Not really, because we were not really that aggressive. Ollies were not as big — tricks were smaller. Maybe we didn’t make as much noise? They would just look at you doing it, you know? But now because skateboarding is so sophisticated, they just kick you out right away because they have the experience. Back then there was no skate stoppers either.
So on the trip, you taught us how to eat sushi correctly. Run us through that again
So if you get the sushi, the rice is the bottom and the wasabi is on top of the rice, and the fish on top of the wasabi and rice. And then sushi never put any ingredients on. It’s just a piece of fish. So the chef, they will see the texture and taste and they will decide how to cut it. And how to cut it will change the texture and feeling of chewing and the flavors are not too rich or too fishy. And so cutting is the only way to decide a taste and flavor, and entertainment of eating things.
Secondly, to reduce the fishy taste or expand the taste of fish they use wasabi and the amount of wasabi between the fish and the rice is decided by the chef. And they put the decent amount of rice, you know? You’re supposed to enjoy wasabi near the nose. It’s more like a smelling thing. Enjoyed by the smell, it’s on the upper part of the mouth. Then soy sauce is thick like the bass and then wasabi is the high hat [laughs].
Basically you want to grab the sushi with your fingers and put it upside down, and put the soy sauce on the fish part — but only a little bit!

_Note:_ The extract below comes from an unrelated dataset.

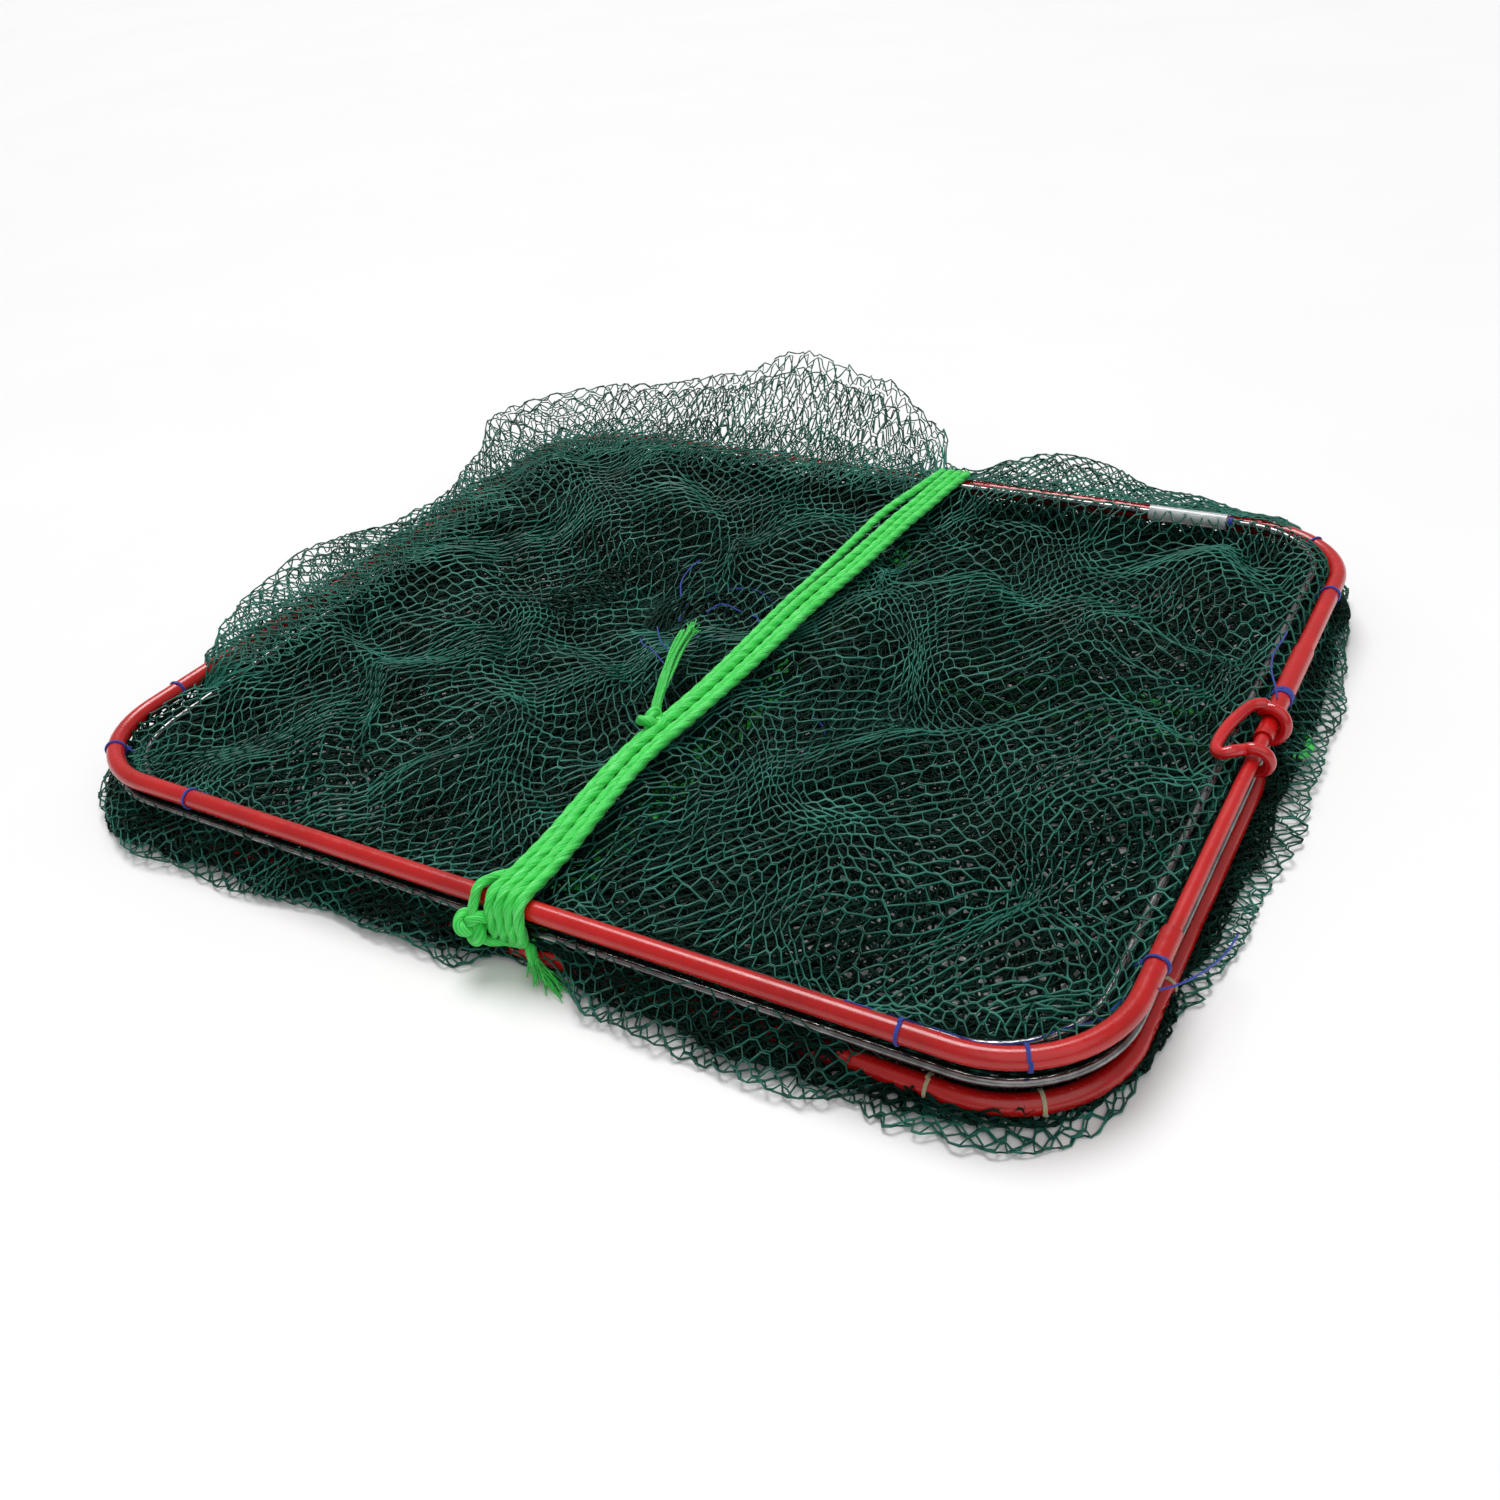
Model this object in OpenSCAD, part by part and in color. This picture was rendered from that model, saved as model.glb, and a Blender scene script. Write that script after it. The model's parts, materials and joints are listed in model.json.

Then, put it upside down into the mouth.
So right now it’s different from how you guys eat, but the meat part is on the bottom and touching to the tongue. Rice part is up close to the nose. So that way you can taste the fish better than you can taste the rice.
So if you’re making a lake of soy sauce and mountain of wasabi and mixing together and you put the rice part in the soy sauce wasabi then put in the mouth on the tongue, you never taste the fish part!
And you can do this with all foods! You can do it with burgers or strawberries if you’re conscious about it.
I remember when we got home from Japan everybody was asking, “Dude how was the sushi in japan?” I’m curious what you would say the difference is from American sushi to Japanese sushi.
I’m enjoying California-made sushi — like California roll. But mostly because I think there are a bunch of Japanese sushi chefs who open up sushi joints in California. One thing though I must tell you, the more simple the better for your sushi. How you cut decides the taste or enjoyment, not putting anything on it. No adding anything. Rice, wasabi and fish. Nothing on it, right? I think it’s a beauty of the simple, so I love that efficiency. That’s Japanese sushi. But California is like “Oh, let’s put this one on top of this one! And let’s add this one and then put this sauce and add this thing because it looks better.”
America is condiment culture — everybody put all these things before they taste what it actually tastes like — the condiment culture!
In Japan who did you like watching skate the most?
Fuck yeah, Raven’s my favorite for sure. You know, future John Cardiel for sure. And Ishod, I love. I was thinking of it, Ishod is like amazing to look at him not on the contests or demo or anything. Just like bird flying around for play. Like when he’s in-between tricks, just rolling up or playing around — that’s the time when it tells me that he’s insane and a really good skater, and he’s really enjoying it and not skating for anything else but his love.
What was up with that crazy lady that was yelling at him the whole time?
She was like drunk girl but she’s not drunk or anything. She’s just stoked. She just kept saying “You gotta make it, I wanna see you make it, you can do it!” Like cheering on her own kid. She just loved it. She just loved to be in front of whatever was going on there, even though she doesn’t know shit about skateboarding.
Yeah, she was calling him Michael Jordan and freaking out! Remember when she tried to kiss him?
Yeah! She got lucky! She got to kiss Ishod. That was sneaky! But you know, I think skateboarding has that energy. Like, maybe she’s not even like that ever! I think that’s the natural nature of skateboarding energy, the power! And that’s why skateboarding is amazing, even if you aren’t skateboarding, you got the vibe.